** Begin **

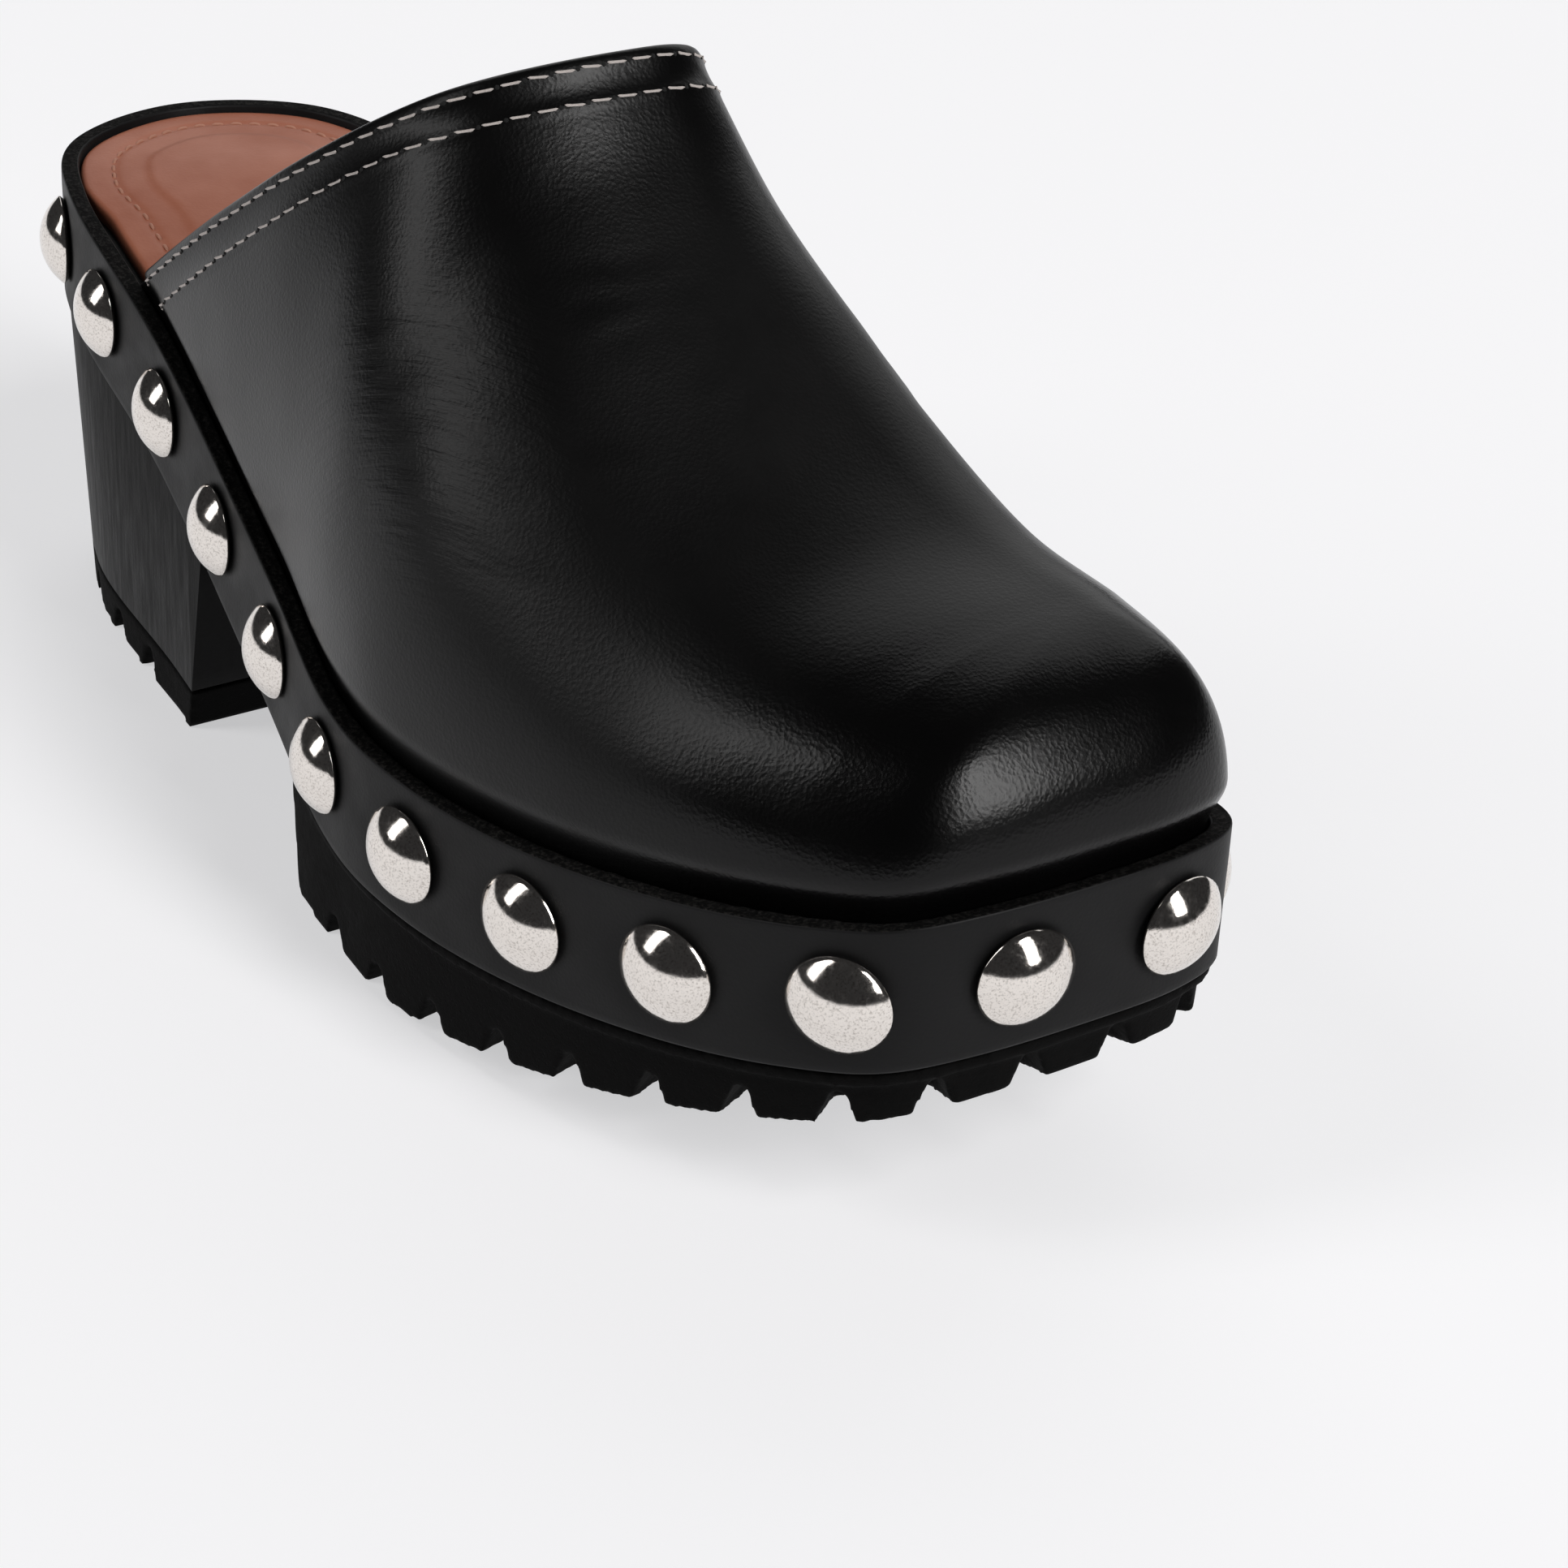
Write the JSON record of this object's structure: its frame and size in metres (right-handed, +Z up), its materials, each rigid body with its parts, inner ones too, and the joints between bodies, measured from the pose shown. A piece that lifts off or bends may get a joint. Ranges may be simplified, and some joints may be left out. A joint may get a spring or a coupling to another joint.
{
  "type": "studded clog",
  "caption": "Backless platform clog with a hollow leather upper, a studded band round a wrapped platform, a lugged rubber forepart and a block heel.",
  "frame": {"origin": "middle of the shoe's footprint, on the floor plane under the heel lift and the tread", "axes": "+X to the toe, -Y to the little-toe side of this right shoe, +Z up"},
  "size_m": [0.266, 0.1046, 0.133],
  "materials": {
    "upper_leather": "smooth black leather, soft sheen",
    "insole_leather": "tan leather, matte",
    "core": "black wrapped foam platform",
    "band_leather": "matte dark grey leather, raw top edge",
    "tread_rubber": "matte black rubber",
    "heel_block": "black covered block, fine grain",
    "stud_metal": "polished nickel with a light brushed wear"
  },
  "bodies": {
    "root": {"upper": "upper_leather", "insole": "insole_leather", "platform_core": "core", "band": "band_leather", "outsole": "tread_rubber", "heel": "heel_block", "heel_lift": "tread_rubber", "stud_01": "stud_metal", "stud_02": "stud_metal", "stud_03": "stud_metal", "stud_04": "stud_metal", "stud_05": "stud_metal", "stud_06": "stud_metal", "stud_07": "stud_metal", "stud_08": "stud_metal", "stud_09": "stud_metal", "stud_10": "stud_metal", "stud_11": "stud_metal", "stud_12": "stud_metal", "stud_13": "stud_metal", "stud_14": "stud_metal", "stud_15": "stud_metal", "stud_16": "stud_metal", "stud_17": "stud_metal", "stud_18": "stud_metal", "stud_19": "stud_metal", "stud_20": "stud_metal", "stud_21": "stud_metal", "stud_22": "stud_metal", "stud_23": "stud_metal", "stud_24": "stud_metal"}
  },
  "joints": []
}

** End **

### What is needed
All of the material must be reproduced exactly.

### Full output
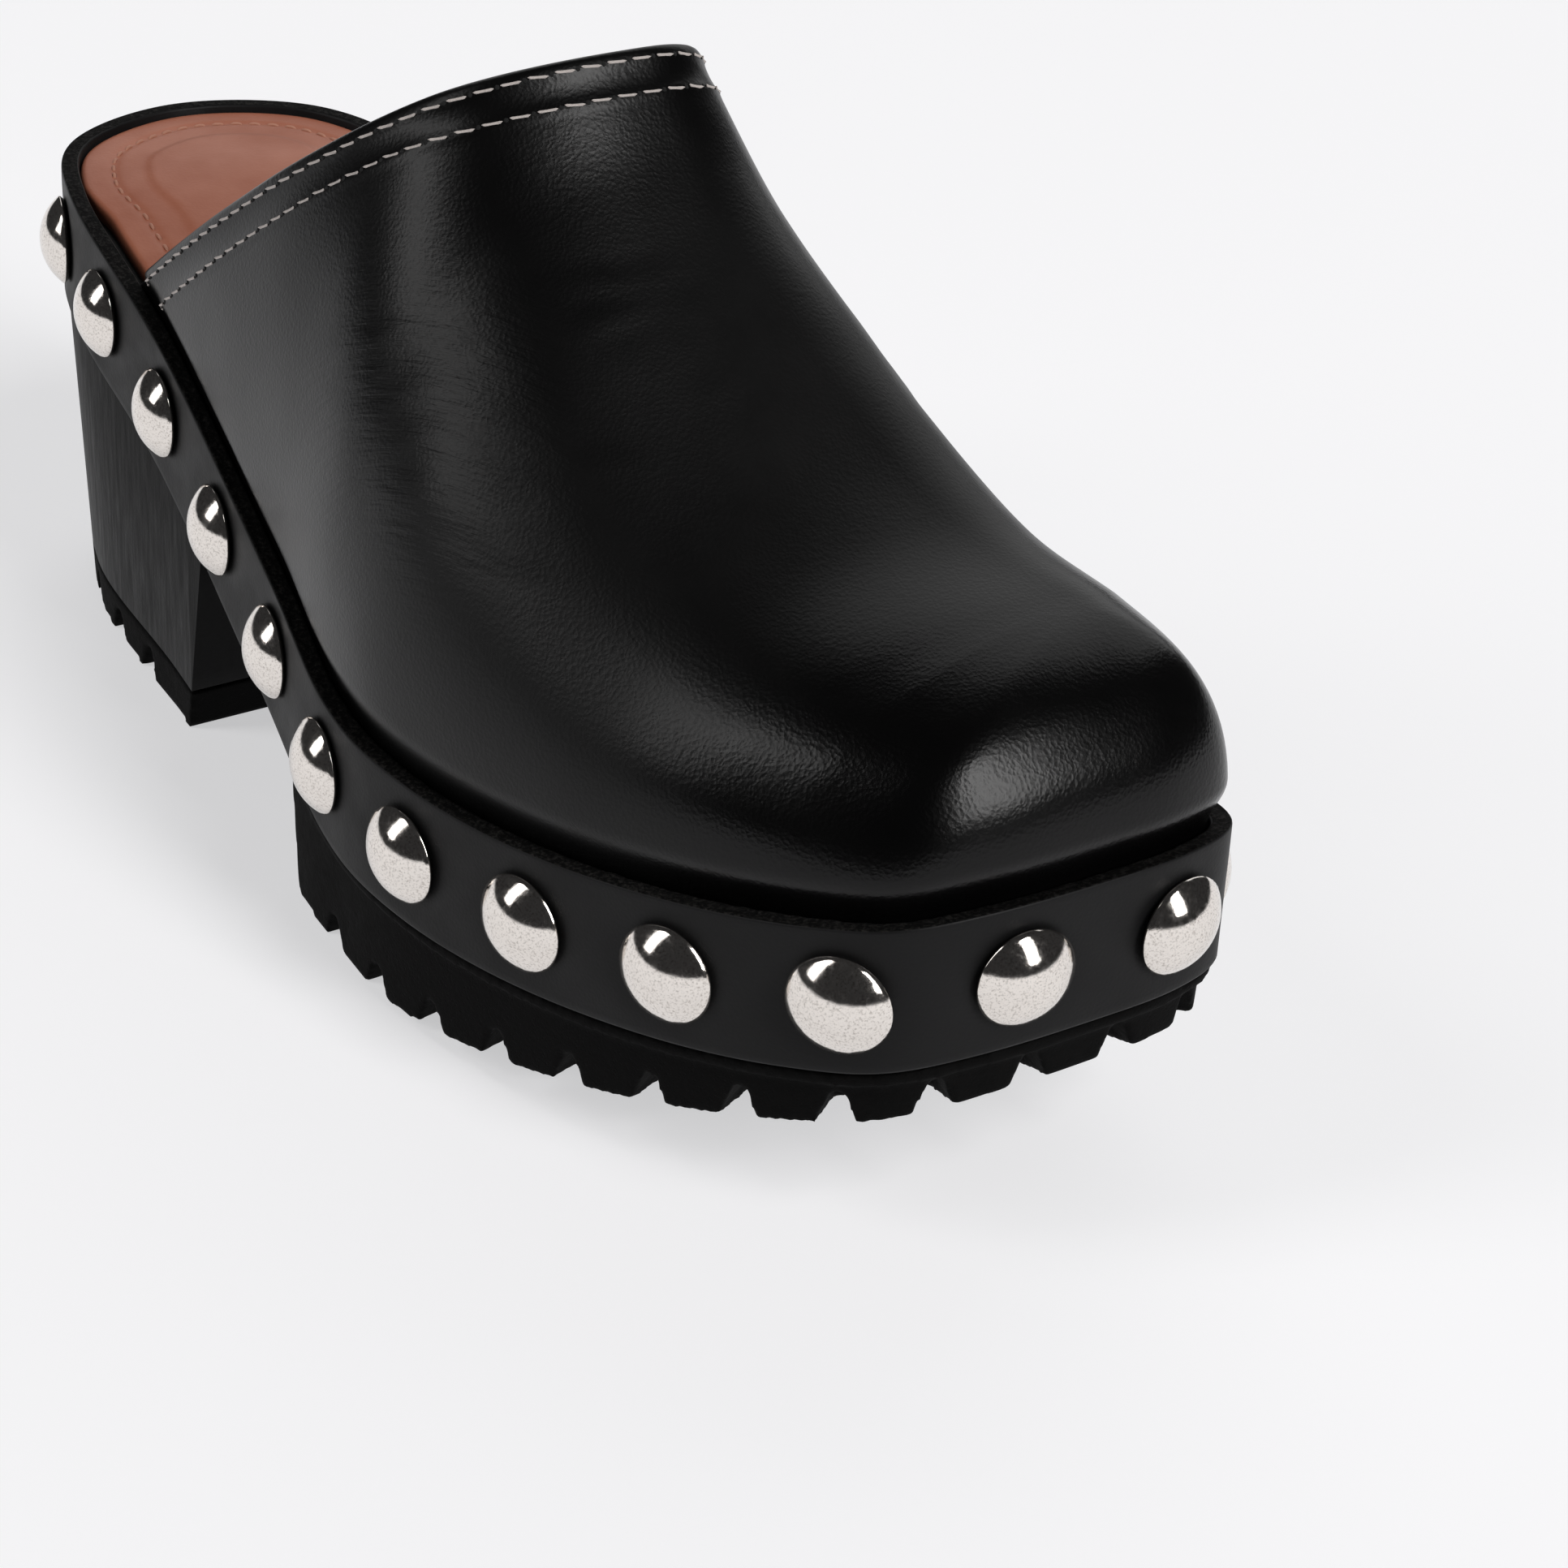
Write the JSON record of this object's structure: its frame and size in metres (right-handed, +Z up), its materials, each rigid body with its parts, inner ones too, and the joints between bodies, measured from the pose shown. A piece that lifts off or bends may get a joint. Ranges may be simplified, and some joints may be left out. A joint may get a spring or a coupling to another joint.
{
  "type": "studded clog",
  "caption": "Backless platform clog with a hollow leather upper, a studded band round a wrapped platform, a lugged rubber forepart and a block heel.",
  "frame": {"origin": "middle of the shoe's footprint, on the floor plane under the heel lift and the tread", "axes": "+X to the toe, -Y to the little-toe side of this right shoe, +Z up"},
  "size_m": [0.266, 0.1046, 0.133],
  "materials": {
    "upper_leather": "smooth black leather, soft sheen",
    "insole_leather": "tan leather, matte",
    "core": "black wrapped foam platform",
    "band_leather": "matte dark grey leather, raw top edge",
    "tread_rubber": "matte black rubber",
    "heel_block": "black covered block, fine grain",
    "stud_metal": "polished nickel with a light brushed wear"
  },
  "bodies": {
    "root": {"upper": "upper_leather", "insole": "insole_leather", "platform_core": "core", "band": "band_leather", "outsole": "tread_rubber", "heel": "heel_block", "heel_lift": "tread_rubber", "stud_01": "stud_metal", "stud_02": "stud_metal", "stud_03": "stud_metal", "stud_04": "stud_metal", "stud_05": "stud_metal", "stud_06": "stud_metal", "stud_07": "stud_metal", "stud_08": "stud_metal", "stud_09": "stud_metal", "stud_10": "stud_metal", "stud_11": "stud_metal", "stud_12": "stud_metal", "stud_13": "stud_metal", "stud_14": "stud_metal", "stud_15": "stud_metal", "stud_16": "stud_metal", "stud_17": "stud_metal", "stud_18": "stud_metal", "stud_19": "stud_metal", "stud_20": "stud_metal", "stud_21": "stud_metal", "stud_22": "stud_metal", "stud_23": "stud_metal", "stud_24": "stud_metal"}
  },
  "joints": []
}